Tibet Through the Red Box
- Author: Peter Sís
- Illustrator: Peter Sís
- Cover artist: Peter Sís
- Language: English
- Genre: Memoir, non-fiction
- Publisher: Farrar, Straus and Giroux
- Publication date: November 5, 1998
- Publication place: United States
- Media type: Print
- Pages: 64
- Awards: Caldecott Honor Book, Boston Globe-Horn Book Award, Deutscher Jugendliteraturpreis
- ISBN: 0-374-37552-6

= Tibet: Through the Red Box =

1998 book by Peter Sís

Tibet Through the Red Box is a children's book written and illustrated by Peter Sís, designed by art director, Lilian Rosenstreich, and published by the Farrar, Straus and Giroux imprint Frances Foster Books in 1998. It was adapted into a play by David Henry Hwang in 2004.

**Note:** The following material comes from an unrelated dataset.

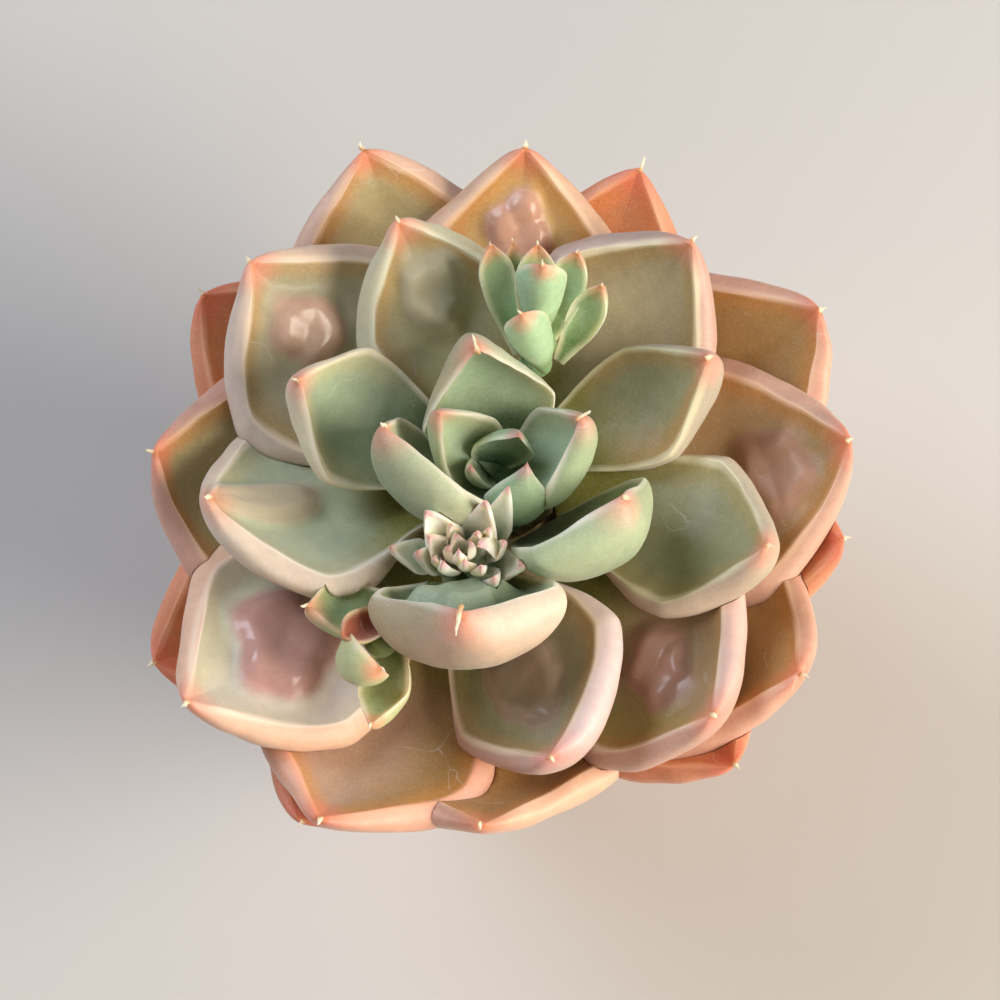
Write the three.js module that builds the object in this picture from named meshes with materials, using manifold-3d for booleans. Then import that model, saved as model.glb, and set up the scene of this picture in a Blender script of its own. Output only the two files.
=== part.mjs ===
// A potted rosette echeveria: thick boat-shaped leaves around a forked growing point, in a plain clay pot.
// Millimetres, +Z up. The rosette opens upwards, and its front is the side towards -Y.
import * as THREE from "three";
import { mergeVertices } from "three/addons/utils/BufferGeometryUtils.js";
import Module from "manifold-3d";

const wasm = await Module();
wasm.setup();

// Clay pot: a tapered wall under a thicker rim band
const POT_HEIGHT = 44;
const POT_FOOT_RADIUS = 21;
const POT_RIM_RADIUS = 30;
const POT_RIM_BAND = 11;
const POT_BAND_STEP = 1.6;
const POT_WALL = 3.4;
const POT_FLOOR = 4;
const POT_EDGE = 0.8;
const DRAIN_RADIUS = 4;
const POT_SIDES = 40;

// Potting mix: fills the pot to a gritty top
const SOIL_TOP = 38;
const SOIL_RELIEF = 0.8;
const SOIL_SIDES = 32;
const SOIL_RINGS = 5;
const SOIL_WAVES_X = 1.7;
const SOIL_WAVES_Y = 1.3;

// Stem: stands in a plain hole in the soil and carries every leaf
const STEM_RADIUS = 6.3;
const STEM_FOOT = 20;
const STEM_TOP = 62;
const STEM_SIDES = 16;
const STEM_RING_STEP = 3;
const STEM_RIPPLE = 0.35;

// Clear gap left between pieces that touch on the real plant, the size of sliver that a cut drops, and the distance
// at which two points of a mesh are the same
const GAP = 0.3;
const SLIVER = 0.04;
const WELD = 0.001;

// Outline of a leaf's inner face, as shares of its length and half width
const WIDEST_AT = 0.62;
const SMALL_WIDEST_AT = 0.5;
const ROOT_WIDTH_SHARE = 0.36;
const ROOT_SWELL_POWER = 1.2;
const SHOULDER_POWER = 1.3;

// Thickness of a leaf: full from FULL_THICKNESS_AT on, then rounded off like a bow
const ROOT_THICKNESS_SHARE = 0.5;
const FULL_THICKNESS_AT = 0.45;
const BOW_FULLNESS = 5;
const BOW_POWER = 0.7;

// Inner face: a channel as deep as a share of the thickness, round in the middle and folded to a V near the tip
const CHANNEL_SHARE = 0.26;
const CHANNEL_FULL_AT = 0.55;
const CHANNEL_FULLNESS = 6;
const CHANNEL_LIFT = 0.4;
const ROUND_FOLD = 2.2;
const SHARP_FOLD = 1.1;
const FOLD_FROM = 0.55;
const FOLD_TO = 0.95;

// Back of a leaf: swells past the ridges, then closes in a flat curve over the keel
const OVERHANG_SHARE = 0.28;
const SMALL_OVERHANG_SHARE = 0.06;
const OVERHANG_FROM = 0.15;
const OVERHANG_FULL_AT = 0.55;
const OVERHANG_FULLNESS = 7;
const OVERHANG_POWER = 0.6;
const BACK_DROP = 0.32;
const BACK_WIDTH = 0.62;
const BACK_SWELL = 0.7;
const BACK_CROWDING = 1.3;

// Middle line of a leaf: sags most at three fifths of its length, where SAG_SCALE makes it the full sag
const SAG_POWER = 1.5;
const SAG_SCALE = 5.38;
const SWING_SCALE = 4;
const SLOPE_STEP = 0.01;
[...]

The book is an illustrated memoir based on the author's childhood recollections of his father's experiences as a documentary filmmaker in China and Tibet during the early 1950s, as well as Sís's response to reading the diary his father kept in the titular red box for the first time, more than forty years later.

It received the Boston Globe-Horn Book Award for Special Citation, the American Library Association's Caldecott Honor, and the Deutscher Jugendliteraturpreis in 1999.